At fifty-nine, Jack owns a successful boutique in Beverley Hills and has two wonderful grown-up children, as well as his choice of Hollywood's most beautiful women.
After his marriage failed, Jack became the perfect bachelor. He loves his life.
When Amanda becomes a widow after twenty-six years of marriage, she finds herself on unfamiliar ground. She knows Jack only as her daughter's father-in-law, an incurable playboy whom she dislikes intensely. So she is surprised to find herself befriended by - and attracted to - him.
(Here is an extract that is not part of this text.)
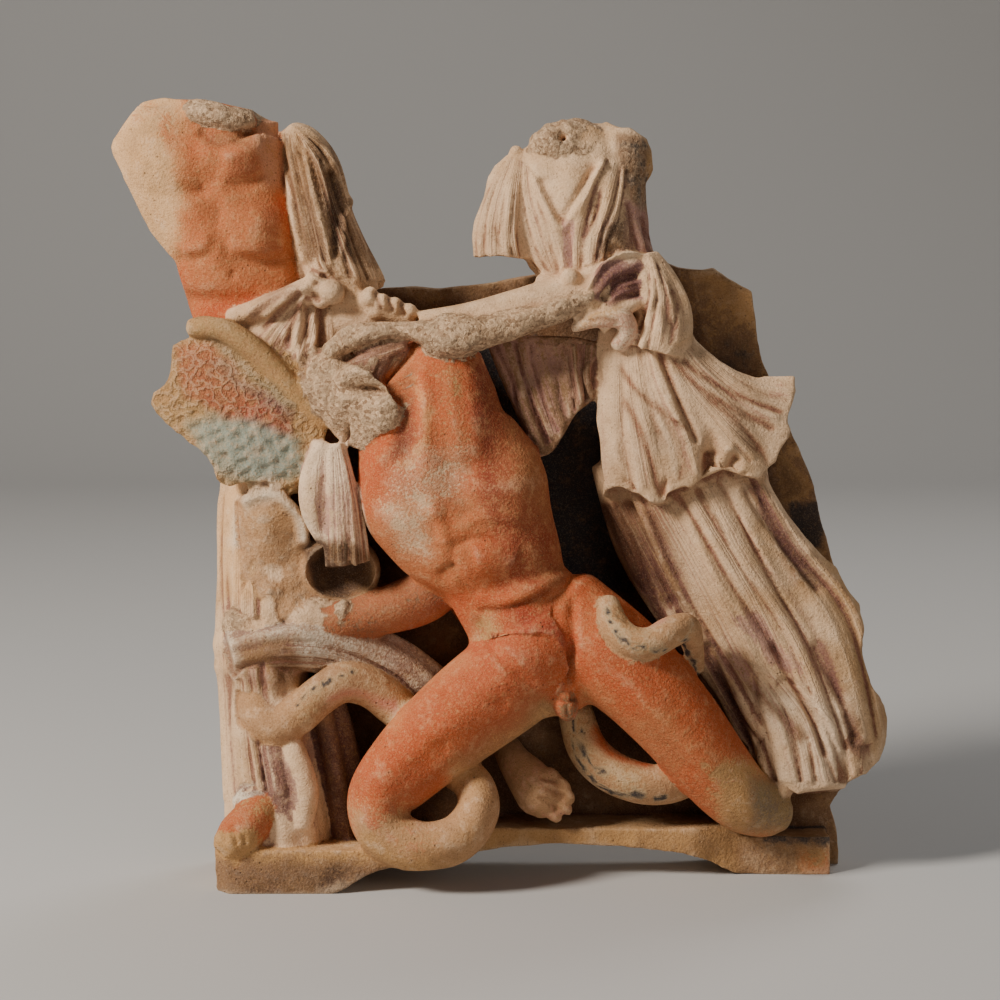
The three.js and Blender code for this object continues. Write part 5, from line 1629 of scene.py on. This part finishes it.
streak = f.node("ShaderNodeTexNoise", noise_dimensions="1D", values={
    "W": f.value_on("strand") * 4 + middle * 0.9, "Scale": 1.0, "Detail": 2.0, "Roughness": 0.6})
streaks = (streak - 0.5) * f.value_on("folded")
flake = broad * 0.3 + middle * 0.4 + fine * 0.3
left = 1 - f.step(worn_w - (flake - 0.5) * 2.4 - streaks * 0.9, 0.4, 0.66)
bare = f.mix(f.step(broad, 0.4, 0.7) * 0.5, clay_w, COLOURS["ochre"])
bare = f.mix(f.step(patches, 0.45, 0.68) * 0.35, bare, COLOURS["brown"])
bare = f.mix(f.step(middle, 0.5, 0.72) * 0.4, bare, COLOURS["pale"])
bare = f.mix(f.step(middle, 0.5, 0.3) * 0.3, bare, COLOURS["brown"])
rubbed_paint = f.mix(f.step(middle, 0.48, 0.68) * 0.4, paint_w, clay_w)
yellowed = f.mix(0.55, rubbed_paint, COLOURS["ochre"])
rubbed_paint = f.mix(f.step(patches, 0.46, 0.6) * 0.6, rubbed_paint, yellowed)
darkened = f.mix(0.35, rubbed_paint, COLOURS["purple"])
rubbed_paint = f.mix(f.step(patches, 0.5, 0.36) * 0.4, rubbed_paint, darkened)
reddened = f.mix(0.5, paint_w, COLOURS["deep_red"], "MULTIPLY")
rubbed_paint = f.mix(f.step(broad, 0.5, 0.3) * 0.35, rubbed_paint, reddened)
rubbed_paint = f.mix(f.step(fine, 0.52, 0.68) * 0.35, rubbed_paint, COLOURS["ochre"])
colour = f.mix(left * (0.96 - 0.4 * worn_w), bare, rubbed_paint)
core = f.mix(grog_dot, COLOURS["brown"], COLOURS["cream"])
core = f.mix(f.step(middle, 0.35, 0.65) * 0.35, core, COLOURS["grey_brown"])
colour = f.mix(f.step(rough_w + (middle - 0.5) * 0.6, 0.4, 0.7) * 0.8, colour, core)
colour = f.mix(f.step(streaks, 0.03, 0.22) * 0.5, colour, f.mix(0.6, colour, COLOURS["pink"] * 0.6))
colour = f.mix(f.step(0 - streaks, 0.05, 0.22) * 0.25, colour, COLOURS["pale"])
# Hollows, creases and fold valleys darken here: dirt, and painted shade.
dirt_and_shade = f.step(hollow_w + (middle - 0.5) * 0.8 + (patches - 0.5) * 0.5, 0.05, 0.7)
earth_and_shade = f.mix(0.3, COLOURS["brown"], COLOURS["mauve"])
colour = f.mix(dirt_and_shade * 0.8, colour, f.mix(0.8, colour, earth_and_shade, "MULTIPLY"))
# The deepest hollows turn dark brown: painted shade and dirt.
colour = f.mix(f.step(hollow_w + (middle - 0.5) * 0.5, 0.7, 1.2) * 0.5, colour, COLOURS["dark_brown"] * 0.6)
# Ridges turn pale: rubbed wear, and a painted highlight.
rubbed_and_highlight = f.step((0 - hollow_w) + (middle - 0.5) * 0.8, 0.2, 0.9)
colour = f.mix(rubbed_and_highlight * 0.3, colour, COLOURS["pale"])
# Dark patches from this mask: soot stains, the snakes' spots, and painted shade in recesses and gaps.
sooty_and_shaded = f.step(soot_and_shade_w + (middle - 0.5) * 1.3 + (fine - 0.5) * 0.5, 0.35, 0.85)
colour = f.mix(sooty_and_shaded * 0.85, colour, COLOURS["soot"] * 0.7)
colour = f.mix(f.step(commas, 0.2, 1.0) * 0.18, colour, COLOURS["pale"])
colour = f.mix(f.step(grit, 0.52, 0.68) * 0.22, colour, f.mix(0.5, clay_w, COLOURS["pale"]))
colour = f.mix(f.step(grit, 0.48, 0.32) * 0.5, colour, f.mix(0.6, colour, COLOURS["brown"], "MULTIPLY"))
speck = (1 - f.step(grog, 0.12, 0.32)) * f.step(grog_dot, 0.72, 0.9)
pit = (1 - f.step(pits, 0.05, 0.17)) * f.step(broad, 0.5, 0.62)
colour = f.mix(speck * 0.5 + pit * 0.65, colour, COLOURS["dark_brown"] * 0.7)
f.put(f.shader.inputs["Base Color"], colour)
f.put(f.shader.inputs["Roughness"], fine * 0.2 + 0.76)
f.shader.inputs["Specular IOR Level"].default_value = 0.22
grain = (fine - 0.5) * 1.1 + (middle - 0.5) * 1.2 - pit * 0.8 + commas * 0.7 - streaks * 1.7
crumbs = rough_w * (middle - 0.5) * 3.2
bump = f.node("ShaderNodeBump", {"Height": grain + crumbs, "Strength": 0.6, "Distance": 0.0011})
f.put(f.shader.inputs["Normal"], bump)
surface.materials.clear()
surface.materials.append(f.material)
print("finish has", len(f.tree.nodes), "nodes")

# %% [markdown]
# ## Handing it over
# The relief is one piece of clay, so it rides on one body and takes the place of the measured model's one
# solid. It wears one finish, because paint and clay are one skin.

# %% Hand the piece over
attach(relief, "root")
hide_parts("relief")


# %% [markdown]
# ## The stage
# A seamless sweep of paper has no corner that could take the eye away from the piece. A fairly small soft
# light from the upper left makes shadows in the folds, and a weak one from the right opens them. The camera
# stands where the photograph was taken from.

# %% Floor, lights and camera
def backdrop():
    """A floor that bends up into a wall: straight, a quarter circle, straight, swept sideways."""
    bend = np.radians(np.linspace(0, 90, 24))
    y = np.concatenate([[-6.0], 2.2 + 1.2 * np.sin(bend), [3.4]])
    z = np.concatenate([[0.0], 1.2 - 1.2 * np.cos(bend), [6.0]])
    x = np.array([-7.0, 7.0])
    grid = np.stack([np.repeat(x[None], len(y), 0), np.repeat(y[:, None], 2, 1),
                     np.repeat(z[:, None], 2, 1)], -1)
    k = np.arange(len(y) - 1) * 2
    mesh = mesh_of("backdrop", grid.reshape(-1, 3), np.stack([k, k + 1, k + 3, k + 2], -1).tolist())
    mesh.polygons.foreach_set("use_smooth", np.ones(len(mesh.polygons), bool))
    return bpy.data.objects.new("backdrop", mesh)


floor = backdrop()
bpy.context.scene.collection.objects.link(floor)
paper = bpy.data.materials.new("backdrop_paper")
paper.use_nodes = True
paper.node_tree.nodes["Principled BSDF"].inputs["Base Color"].default_value = (0.52, 0.52, 0.52, 1)
paper.node_tree.nodes["Principled BSDF"].inputs["Roughness"].default_value = 0.9
floor.data.materials.append(paper)


def soft_light(name, place, aim, size, power, colour):
    """An area light at place, turned towards aim."""
    data = bpy.data.lights.new(name, "AREA")
    data.shape, data.size, data.energy, data.color = "DISK", size, power, colour
    light = bpy.data.objects.new(name, data)
    light.location, light.visible_camera = place, False
    light.rotation_euler = (Vector(aim) - Vector(place)).to_track_quat("-Z", "Y").to_euler()
    bpy.context.scene.collection.objects.link(light)


soft_light("key", (-2.0, -1.35, 1.75), (0, 0, 0.28), 0.7, 118, (1.0, 0.92, 0.82))
soft_light("fill", (1.5, -2.4, 1.0), (0, 0, 0.25), 1.8, 9, (1.0, 0.95, 0.9))
soft_light("rim", (0.9, 1.3, 2.0), (0, 0.2, 0.25), 1.0, 14, (1.0, 0.97, 0.93))
world = bpy.data.worlds.new("studio")
world.use_nodes = True
world.node_tree.nodes["Background"].inputs["Color"].default_value = (0.8, 0.79, 0.78, 1)
world.node_tree.nodes["Background"].inputs["Strength"].default_value = 0.08
bpy.context.scene.world = world

lens = bpy.data.cameras.new("camera")
lens.lens, lens.sensor_width, lens.dof.use_dof = 93.6, 36.0, False
camera = bpy.data.objects.new("camera", lens)
camera.location = (EYE * SQUARE + SHIFT).tolist()
camera.rotation_euler = (math.radians(83), 0, 0)
bpy.context.scene.collection.objects.link(camera)
bpy.context.scene.camera = camera
print("camera at", np.round(EYE * SQUARE + SHIFT, 4))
Worse still, it turns out she likes him.
Suddenly, Jack and Amanda are faced with an unexpected gift that neither thought possible. They feel young again and find happiness despite the obstacles and opposition around them . . .
In her bestselling novel, Danielle Steel makes us laugh and cry as she touches the heart with tenderness and accuracy.
PUBLISHERS WEEKLY
To the many women in Beverly Hills playboy Jack Watson's life, "Everything about him was irresistibly charming, even the way he left them." Teetering on the cusp of 60, however, the former Hollywood actor and producer, now a retailer, has sworn off serious relationships for good. Amanda Robbins Kingston, whose daughter is married to Jack's son, can't stand Jack. But a year after Amanda's overprotective husband dies, Jack and Amanda meet again at a Christmas party and embark on a romance. As this thin tale of second-chance love proves abundantly, time neither dulls nor deepens the passions of Steel's characters: these grownups simply don't grow up. Amanda's self-recriminations about the match (and the self-righteous objections of her daughter and son-in-law) are tiresome, and there's not a surprise in sight, since Amanda's autumnal pregnancy feels as inevitable as it is contrived. Worse, Steel's ambivalence toward real-life aging will almost certainly alienate some readers. The lovers' bodies are both, improbably, "splendid," and (right after Jack's throwaway comment that L.A.'s beautiful people "make the ugly people move to some other state") Steel fans in the homely 49 may not always agree that "It was easy to see why he had so much success with women." The happy ending is never in doubt, but the formula is starting to look tired (not to say "old") and a little sad.